The Secretary of the Government of Bihar, Revenue Department, issued a notice to the petitioner, charging it with violations of sections 10, 12 and 14 of the Bihar Mica Act, 1947, and demanding that it show cause why its licence should not be cancelled. The petitioner requested the particulars of the alleged violations, and the Government supplied the requested details. The petitioner then filed a written representation denying the allegations. After a lapse of two years from the date of this representation, the Government issued a notification cancelling the petitioner’s licence under Section 25(1)(c) of the Act. Consequently, the petitioner approached this Court under Article 32 of the Constitution, seeking a writ of certiorari to set aside the cancellation order and a writ of mandamus directing the State to refrain from giving effect to that order. The petitioner contended that the Government acted illegally, with mala fides, and in breach of its fundamental rights under Articles 19(1)(f) and 19(1)(g). It further argued that Section 25(1)(c) operated as an unreasonable restriction on those rights and that, even if the provision were valid, the cancellation without a reasonable opportunity to show cause violated the second proviso to that section. After considering the arguments, the Court held that the provisions of Section 25(1)(c) of the Bihar Mica Act do not impose an unreasonable restriction on the fundamental rights guaranteed by Articles 19(1)(f) and 19(1)(g). The Court further affirmed that any restriction a State imposes under clauses (5) and (6) of Article 19 must be reasonable, and that the power to cancel a licence under the Act is exercised in pursuit of the Act’s public interest objectives and must conform to the principles of natural justice.

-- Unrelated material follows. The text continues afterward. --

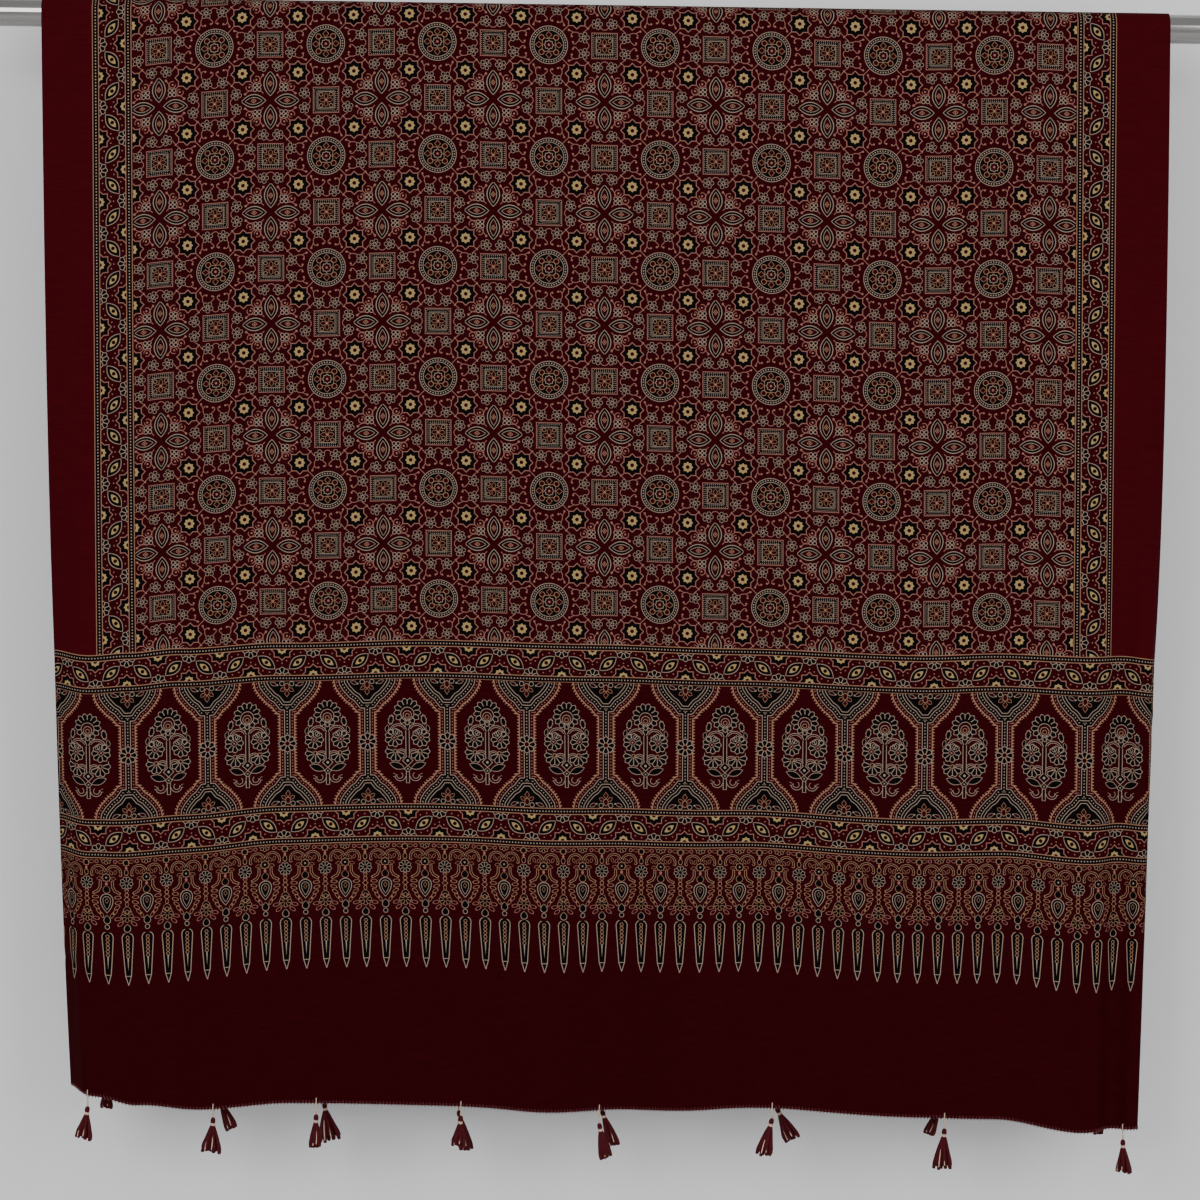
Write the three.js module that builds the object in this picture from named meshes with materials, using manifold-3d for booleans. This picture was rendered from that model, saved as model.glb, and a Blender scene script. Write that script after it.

In this case the Court held that any limitation on a fundamental right must not rest on the mere unfettered discretion of the executive. The Court explained that it was obliged to apply the concept and principle of reasonableness articulated in The State of Madras v. V. G. Row, and to determine whether a particular statute satisfied the objective test of “reasonableness.” The statutory conditions imposed by the Bihar Mica Act, which governed the grant of a licence, were described as plainly reasonable and necessary for the regulation of the mining industry. The power to cancel a licence, which the Act vested in the Government under section 25, was said to exist solely to achieve the purpose of the Act – namely the enforcement of provisions enacted in the public interest – and that power could be exercised only on the basis of objective criteria and in conformity with the principles of natural justice.
The Court further observed that the general proposition that whenever a discretionary power is given to a State Government or the Union Government by law, that law must automatically operate as a reasonable restriction on a fundamental right, was inconsistent with the notion of fundamental rights because such rights are guaranteed against State action. Accordingly, the fact that the power was conferred on the State Government rather than on a subordinate officer was merely one factor that could be considered in assessing the reasonableness of the law; the ultimate determination of reasonableness depended on the cumulative effect of the circumstances surrounding the conferment of that power.
Regarding the requirement of “reasonable opportunity,” the Court described the concept as elastic and not capable of a simple precise definition. What constituted reasonable opportunity in one set of facts might not be reasonable in another. The Court stated that it was its duty to examine each case in its totality and to decide whether a person had been given a reasonable opportunity to show cause. The Court also emphasized that tribunals or authorities performing quasi-judicial functions were bound by the same principles that governed the doctrine of bias as applied to ordinary judicial bodies. In the present matter, the Court found that the Revenue Minister had exhibited personal bias as understood in the cited decisions and therefore should not have participated in either initiating the enquiry or in cancelling the licence.
The Court concluded that the essential conditions required to enable the Government to act under section 25(1)(c) of the Bihar Mica Act had not been established, and that the State Government had failed to afford the petitioner a reasonable opportunity in the sense of the second proviso to section 25(1). The Court followed The State of Madras v. V. G. Row, [1952] S.C.R. 597, and held that the precedent set in Thakur Raghubir Singh v. Court of Wards, Ajmer, [1953] S.C.R. 1049, was inapplicable. The petition, filed under Article 32 of the Constitution for the enforcement of fundamental rights, was identified as Petition No. 159 of 1956, with counsel for the petitioners and the Advocate-General for the State appearing for the respondents.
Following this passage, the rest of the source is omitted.